«Ты, жгучий отпрыск Аввакума...» | страница 10
Клюев читал стихи из „Львиного хлеба“, которые потом он объединил в цикл „Песни на крови“.
Каждая строчка огненной искрой пробивала переполненный зал. А финальная строфа, пророчащая о новом небе и новой земле, о начале новой истории, довела его до исступления.
И здесь воочию обозначилась пропасть между нынешним Клюевым и нынешним Есениным. Клюев от кошмара настоящего, опрокинутого в прошлое, в никонианскую эпоху, уходил к грядущим временам Воскресения мира… Есенин — весь был в кошмаре современности.
Клюев с опущенной головой слушал отчаянные есенинские выкрики в пространство.
(Эта „мертвячина“ потом и найдёт своё место в „Бесовской басне про Есенина“).
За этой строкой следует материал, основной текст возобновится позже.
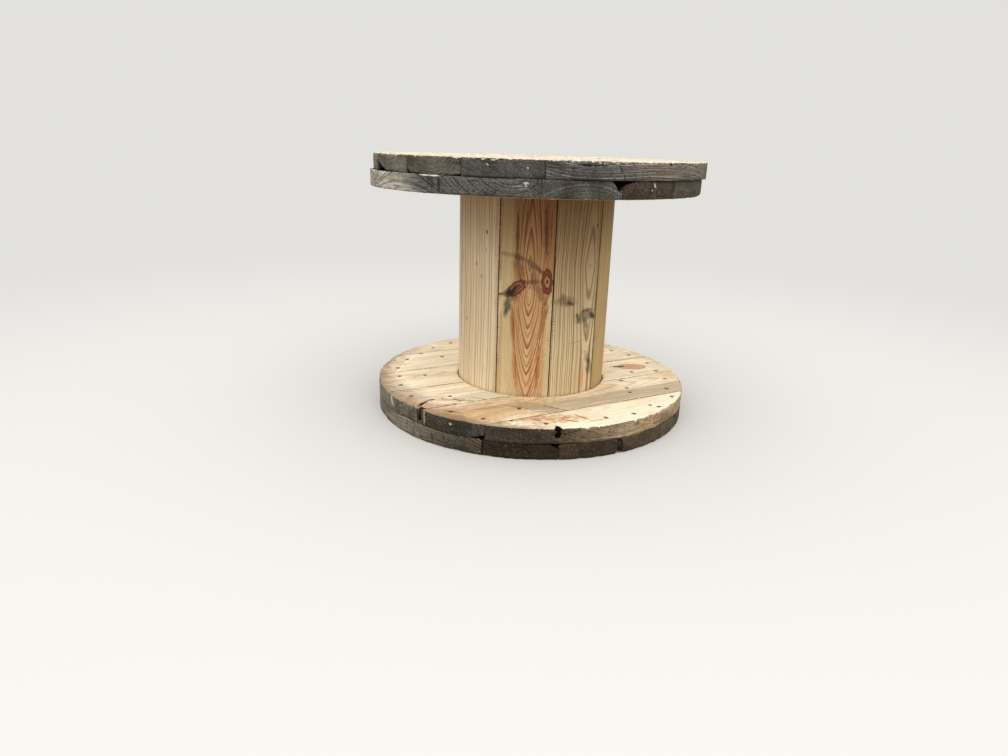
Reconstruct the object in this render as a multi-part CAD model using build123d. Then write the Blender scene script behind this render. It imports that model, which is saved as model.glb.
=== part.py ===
from build123d import *
import math
import os

# Wooden cable drum, standing on one flange. Millimetres, +Z up along the spindle axis.
# Origin: the middle of the underside of the lower flange.

# Flanges: two plies of sawn boards each, laid crosswise and cut round together.
FLANGE_RADIUS = 381.0
PLY_THICKNESS = 35.5
BOARD_WIDTH = 134.0
BOARD_GAP = 1.5
BOARD_EDGE_EASE = 2.0
TRAVERSE = 458.0

# The way each ply's boards run, measured from +X about the spindle axis, in degrees.
LOWER_INNER_ANGLE = 31.0
UPPER_OUTER_ANGLE = 46.5
CROSSING_ANGLE = 90.0

# The upper flange's inner ply was cut a little off centre, so the rim has a step.
UPPER_INNER_SHIFT = (-8.0, 0.0)

# Barrel: bevelled staves milled round outside, standing in a routed groove in each flange.
BARREL_RADIUS = 183.0
STAVE_THICKNESS = 36.0
STAVE_COUNT = 9
WIDE_STAVE_ANGLE = 44.0
FIRST_JOINT_ANGLE = -159.5
STAVE_GAP = 1.0
STAVE_EDGE_EASE = 1.5
GROOVE_DEPTH = 10.0
GROOVE_CLEARANCE = 2.5

# Spindle hole through each flange.
SPINDLE_HOLE_RADIUS = 39.7

# Breaks in the lower flange's inner ply at the rim: (angle from +X, width, height, reach inwards).
RIM_BREAKS = [
    (-80.2, 15.0, 23.0, 18.0),
    (-128.4, 10.0, 28.0, 14.0),
]

# Tie bolts: inside the barrel, with both ends sunk in counterbores in the outer plies.
BOLT_COUNT = 4
BOLT_RADIUS = 6.0
BOLT_HOLE_CLEARANCE = 1.0
BOLT_TO_GROOVE = 20.0
THREAD_CLEARANCE = 0.1
WASHER_RADIUS = 17.0
WASHER_THICKNESS = 3.0
WASHER_SIDES = 24
WASHER_BORE_CLEARANCE = 0.75
HEX_ACROSS_FLATS = 19.0
HEAD_THICKNESS = 7.5
NUT_THICKNESS = 10.0
HEX_CORNER_BEVEL = 1.2
THREAD_END = 3.0
NUT_SINK = 2.0
COUNTERBORE_CLEARANCE = 3.0

# Corners lost to bark edge and wear on the boards that show it:
# (board number, edge, face) gives (width, height) of the missing corner.
LOWER_OUTER_WANE = {
    (4, "high", "top"): (18.0, 11.0),
    (2, "low", "top"): (6.0, 7.0),
    (2, "high", "bottom"): (7.0, 12.0),
}
LOWER_INNER_WANE = {
    (4, "low", "bottom"): (28.0, 10.0),
}
UPPER_INNER_WANE = {
    (4, "high", "top"): (23.0, 17.0),
    (2, "low", "top"): (11.0, 10.0),
}
UPPER_OUTER_WANE = {
    (2, "low", "bottom"): (24.0, 4.0),
    (2, "high", "bottom"): (14.0, 12.0),
    (1, "high", "bottom"): (36.0, 24.0),
}

# Worked out from the values above.
FLANGE_THICKNESS = 2 * PLY_THICKNESS
DRUM_HEIGHT = TRAVERSE + 2 * FLANGE_THICKNESS
UPPER_FLANGE_Z = FLANGE_THICKNESS + TRAVERSE
BOARD_PITCH = BOARD_WIDTH + BOARD_GAP
LOWER_OUTER_ANGLE = LOWER_INNER_ANGLE - CROSSING_ANGLE
UPPER_INNER_ANGLE = UPPER_OUTER_ANGLE - CROSSING_ANGLE
STAVE_FLAT_RADIUS = BARREL_RADIUS - STAVE_THICKNESS
GROOVE_OUTER_RADIUS = BARREL_RADIUS + GROOVE_CLEARANCE
GROOVE_INNER_RADIUS = STAVE_FLAT_RADIUS - GROOVE_CLEARANCE
BOLT_CIRCLE_RADIUS = GROOVE_INNER_RADIUS - BOLT_TO_GROOVE
# midway between the board directions of the two flanges, so that no bolt meets a board joint
FIRST_BOLT_ANGLE = (LOWER_INNER_ANGLE + UPPER_OUTER_ANGLE + CROSSING_ANGLE) / 2
COUNTERBORE_RADIUS = WASHER_RADIUS + COUNTERBORE_CLEARANCE
COUNTERBORE_DEPTH = WASHER_THICKNESS + NUT_THICKNESS + THREAD_END + NUT_SINK

UPRIGHT = (Align.CENTER, Align.CENTER, Align.MIN)


def at_polar(radius, angle, z):
    """The place at this radius and angle from the spindle axis, turned to face outwards."""
    return Rot(0, 0, angle) * Pos(radius, 0, z)


def bolt_places(z):
    """One place for each tie bolt, at this height."""
    step = 360 / BOLT_COUNT
    return [at_polar(BOLT_CIRCLE_RADIUS, FIRST_BOLT_ANGLE + step * i, z) for i in range(BOLT_COUNT)]


def flange_cuts():
    """Everything that is bored or routed into the four plies."""
    cuts = [Cylinder(SPINDLE_HOLE_RADIUS, DRUM_HEIGHT, align=UPRIGHT)]
    ring = Cylinder(GROOVE_OUTER_RADIUS, GROOVE_DEPTH, align=UPRIGHT)
    ring -= Cylinder(GROOVE_INNER_RADIUS, GROOVE_DEPTH, align=UPRIGHT)
    cuts.append(Pos(0, 0, FLANGE_THICKNESS - GROOVE_DEPTH) * ring)
    cuts.append(Pos(0, 0, UPPER_FLANGE_Z) * ring)
    hole = Cylinder(BOLT_RADIUS + BOLT_HOLE_CLEARANCE, DRUM_HEIGHT, align=UPRIGHT)
    sink = Cylinder(COUNTERBORE_RADIUS, COUNTERBORE_DEPTH, align=UPRIGHT)
    cuts += [place * hole for place in bolt_places(0)]
    cuts += [place * sink for place in bolt_places(0)]
    cuts += [place * sink for place in bolt_places(DRUM_HEIGHT - COUNTERBORE_DEPTH)]
    return cuts


def board_section(low, wane):
    """A board's end outline, with its long edges eased and its lost corners cut away."""
    high = low + BOARD_WIDTH
    ease = (BOARD_EDGE_EASE, BOARD_EDGE_EASE)
    corners = [
        (low, 0, 1, 1, wane.get(("low", "bottom"), ease)),
        (high, 0, -1, 1, wane.get(("high", "bottom"), ease)),
        (high, PLY_THICKNESS, -1, -1, wane.get(("high", "top"), ease)),
        (low, PLY_THICKNESS, 1, -1, wane.get(("low", "top"), ease)),
    ]
    points = []
    for x, y, side, lift, (width, height) in corners:
        along_face = (x + side * width, y)
        along_edge = (x, y + lift * height)
        points += [along_edge, along_face] if side * lift > 0 else [along_face, along_edge]
    return Polygon(*points, align=None)


def ply(name, z, angle, shift, wanes, cuts):
    """The boards of one ply, sawn to the flange's round outline and then bored and grooved."""
    across = Vector(1, 0, 0).rotate(Axis.Z, angle + 90)
    along = Vector(1, 0, 0).rotate(Axis.Z, angle)
    end_plane = Plane(origin=(0, 0, z), x_dir=across, z_dir=along)
    reach = FLANGE_RADIUS + math.hypot(*shift)
    per_side = math.ceil(reach / BOARD_PITCH)
    round_saw = Pos(shift[0], shift[1], z) * Cylinder(FLANGE_RADIUS, PLY_THICKNESS, align=UPRIGHT)
    boards = {}
    for row in range(-per_side, per_side):
        # numbered outwards from the axis, odd on one side of it and even on the other
        number = 2 * row + 1 if row >= 0 else -2 * row
        low = row * BOARD_PITCH + BOARD_GAP / 2
        wane = {key[1:]: size for key, size in wanes.items() if key[0] == number}
        section = board_section(low, wane)
        board = extrude(end_plane * section, amount=reach, both=True) & round_saw
        for cut in cuts:
            board -= cut
        boards[f"{name}_board_{number}"] = board
    return boards


def stave(sweep):
    """One stave, its crown on +X: a round back, a flat inside and two bevelled edges."""
    half = math.radians(sweep / 2)
    edge = Vector(math.cos(half), math.sin(half))
    inset = Vector(math.sin(half), -math.cos(half)) * (STAVE_GAP / 2)
    outer = edge * math.sqrt(BARREL_RADIUS**2 - (STAVE_GAP / 2) ** 2) + inset
    inner = edge * ((STAVE_FLAT_RADIUS - inset.X) / edge.X) + inset
    outline = Curve() + [
        Line((inner.X, -inner.Y), (outer.X, -outer.Y)),
        ThreePointArc((outer.X, -outer.Y), (BARREL_RADIUS, 0), (outer.X, outer.Y)),
        Line((outer.X, outer.Y), (inner.X, inner.Y)),
        Line((inner.X, inner.Y), (inner.X, -inner.Y)),
    ]
    bar = extrude(make_face(outline), amount=TRAVERSE + 2 * GROOVE_DEPTH)
    back_edges = bar.edges().filter_by(Axis.Z).sort_by(Axis.X)[-2:]
    return chamfer(back_edges, STAVE_EDGE_EASE)


def staves():
    """The ring of staves, one of them wider than the rest."""
    usual = (360 - WIDE_STAVE_ANGLE) / (STAVE_COUNT - 1)
    sweeps = [WIDE_STAVE_ANGLE] + [usual] * (STAVE_COUNT - 1)
    ring = {}
    start = FIRST_JOINT_ANGLE
    for number, sweep in enumerate(sweeps, 1):
        place = Pos(0, 0, FLANGE_THICKNESS - GROOVE_DEPTH) * Rot(0, 0, start + sweep / 2)
        ring[f"stave_{number}"] = place * stave(sweep)
        start += sweep
    return ring


def hexagon(thickness):
    """A hexagonal blank."""
    return extrude(RegularPolygon(HEX_ACROSS_FLATS / 2, 6, major_radius=False), amount=thickness)


def bolt_head():
    """A hexagonal head with its corners turned off at the top face."""
    corner_radius = HEX_ACROSS_FLATS / math.sqrt(3)
    turned = Cylinder(corner_radius, HEAD_THICKNESS, align=UPRIGHT)
    turned = chamfer(turned.edges().sort_by(Axis.Z)[-1], HEX_CORNER_BEVEL)
    return hexagon(HEAD_THICKNESS) & turned


def washer():
    """A plain steel washer, its round outline drawn with few sides."""
    rim = RegularPolygon(WASHER_RADIUS, WASHER_SIDES)
    bore = RegularPolygon(BOLT_RADIUS + WASHER_BORE_CLEARANCE, WASHER_SIDES)
    return extrude(rim - bore, amount=WASHER_THICKNESS)


def tie_bolts():
    """Bolts from the upper flange's face to the lower one's, each with two washers and a nut."""
    upper_seat = DRUM_HEIGHT - COUNTERBORE_DEPTH
    head_seat = upper_seat + WASHER_THICKNESS
    nut_seat = COUNTERBORE_DEPTH - WASHER_THICKNESS
    bolt_end = nut_seat - NUT_THICKNESS - THREAD_END
    shank = Cylinder(BOLT_RADIUS, head_seat - bolt_end, align=UPRIGHT)
    bolt = Pos(0, 0, bolt_end) * shank + Pos(0, 0, head_seat) * bolt_head()
    nut = hexagon(NUT_THICKNESS)
    nut -= Cylinder(BOLT_RADIUS + THREAD_CLEARANCE, NUT_THICKNESS, align=UPRIGHT)
    nut = Pos(0, 0, nut_seat - NUT_THICKNESS) * nut
    pieces = {}
    for number, place in enumerate(bolt_places(0), 1):
        pieces[f"tie_bolt_{number}"] = place * bolt
        pieces[f"tie_bolt_nut_{number}"] = place * nut
        pieces[f"lower_washer_{number}"] = place * Pos(0, 0, nut_seat) * washer()
        pieces[f"upper_washer_{number}"] = place * Pos(0, 0, upper_seat) * washer()
    return pieces


def drum():
    """Every piece of the drum, by name."""
    cuts = flange_cuts()
    breaks = [
        at_polar(FLANGE_RADIUS, angle, FLANGE_THICKNESS) * Box(2 * reach, width, 2 * height)
        for angle, width, height, reach in RIM_BREAKS
    ]
    centred = (0.0, 0.0)
    pieces = ply("lower_outer", 0, LOWER_OUTER_ANGLE, centred, LOWER_OUTER_WANE, cuts)
    pieces |= ply(
        "lower_inner", PLY_THICKNESS, LOWER_INNER_ANGLE, centred, LOWER_INNER_WANE, cuts + breaks
    )
    pieces |= staves()
    pieces |= ply(
        "upper_inner", UPPER_FLANGE_Z, UPPER_INNER_ANGLE, UPPER_INNER_SHIFT, UPPER_INNER_WANE, cuts
    )
    pieces |= ply(
        "upper_outer", UPPER_FLANGE_Z + PLY_THICKNESS, UPPER_OUTER_ANGLE, centred, UPPER_OUTER_WANE, cuts
    )
    pieces |= tie_bolts()
    return pieces


os.makedirs("parts", exist_ok=True)
for node, piece in drum().items():
    export_step(piece, f"parts/{node}.step")
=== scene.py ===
import math
import random

import bmesh
import bpy
from mathutils import Matrix, Vector, noise


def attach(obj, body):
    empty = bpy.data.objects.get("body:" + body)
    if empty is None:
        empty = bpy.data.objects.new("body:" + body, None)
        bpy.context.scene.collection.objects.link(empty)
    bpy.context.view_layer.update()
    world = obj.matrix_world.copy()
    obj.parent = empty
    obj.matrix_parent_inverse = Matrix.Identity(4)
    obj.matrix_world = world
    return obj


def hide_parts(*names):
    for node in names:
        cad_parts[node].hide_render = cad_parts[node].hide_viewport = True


# A wooden cable drum: two round flanges of crossed boards, a barrel of staves between them,
# and four tie bolts. Metres, +Z up along the spindle axis, with the front towards -Y.
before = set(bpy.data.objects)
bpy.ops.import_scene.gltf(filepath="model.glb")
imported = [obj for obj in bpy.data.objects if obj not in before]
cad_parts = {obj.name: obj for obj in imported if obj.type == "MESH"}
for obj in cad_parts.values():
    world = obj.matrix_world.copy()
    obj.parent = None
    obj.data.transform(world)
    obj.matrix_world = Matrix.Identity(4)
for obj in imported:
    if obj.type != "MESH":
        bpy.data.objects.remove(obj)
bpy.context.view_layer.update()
scene = bpy.context.scene
scene.view_settings.view_transform = "Standard"

# Lower flange, outer ply. Six rough-sawn softwood boards side by side, sawn round together.
# The rim has gone grey in the weather and is dark with dirt where rain splashes it, with
# checks in the end grain and chipped corners.
FLANGE_RADIUS = 0.381
PLY_THICKNESS = 0.0355
BOARD_PITCH = 0.1355
LOWER_OUTER_TURN = math.radians(-59.0)


def colour(red, green, blue):
    """A colour from its levels, written in the usual way from 0 to 255."""
    levels = [level / 255 for level in (red, green, blue)]
    return [l / 12.92 if l < 0.04045 else ((l + 0.055) / 1.055) ** 2.4 for l in levels] + [1.0]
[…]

„Боже милостивый! Что ж он творит? Так и головы не снести. И сам на нож напорется…“
Дома Есенин просил ещё Клюева читать стихи. И Клюев читал, и собравшиеся вокруг женщины млели от восхищения, а потом, когда он уходил, ругмя ругали его: и обжора он (а они тут впроголодь живут), и ханжа, и подлец, и притворщик, и Есенину нашёптывает всякие юдофобские речи, разжигая в Серёже антисемитские настроения… Клюев, в самом деле, не скрывал своего отношения к происходящему. Рассказывал — кто и как допрашивал его во время ареста, что сажали его в тюрьму и держали в пыточной „пробковой камере“ угнездившиеся в ГПУ „жиды“, что вообще „жиды правят Россией“. „Клюев… тихо, как дьячок великим постом, что-то читает в церкви, — писала потом Анна Назарова, — соболезновал о России, о поэзии, о прочих вещах, погубленных большевиками и евреями. Говорилось это не прямо, а тонко и умно, так что он, невинный страдалец, как будто и не говорил ничего…“ Для Клюева ещё одна рана — невозможность толком поговорить с Есениным по душам. Девицы, как бы он любезно с ними ни обходился — чужие. И их враждебность к себе он ощущал буквально кожей. И всё же пытался вылить Есенину свою боль.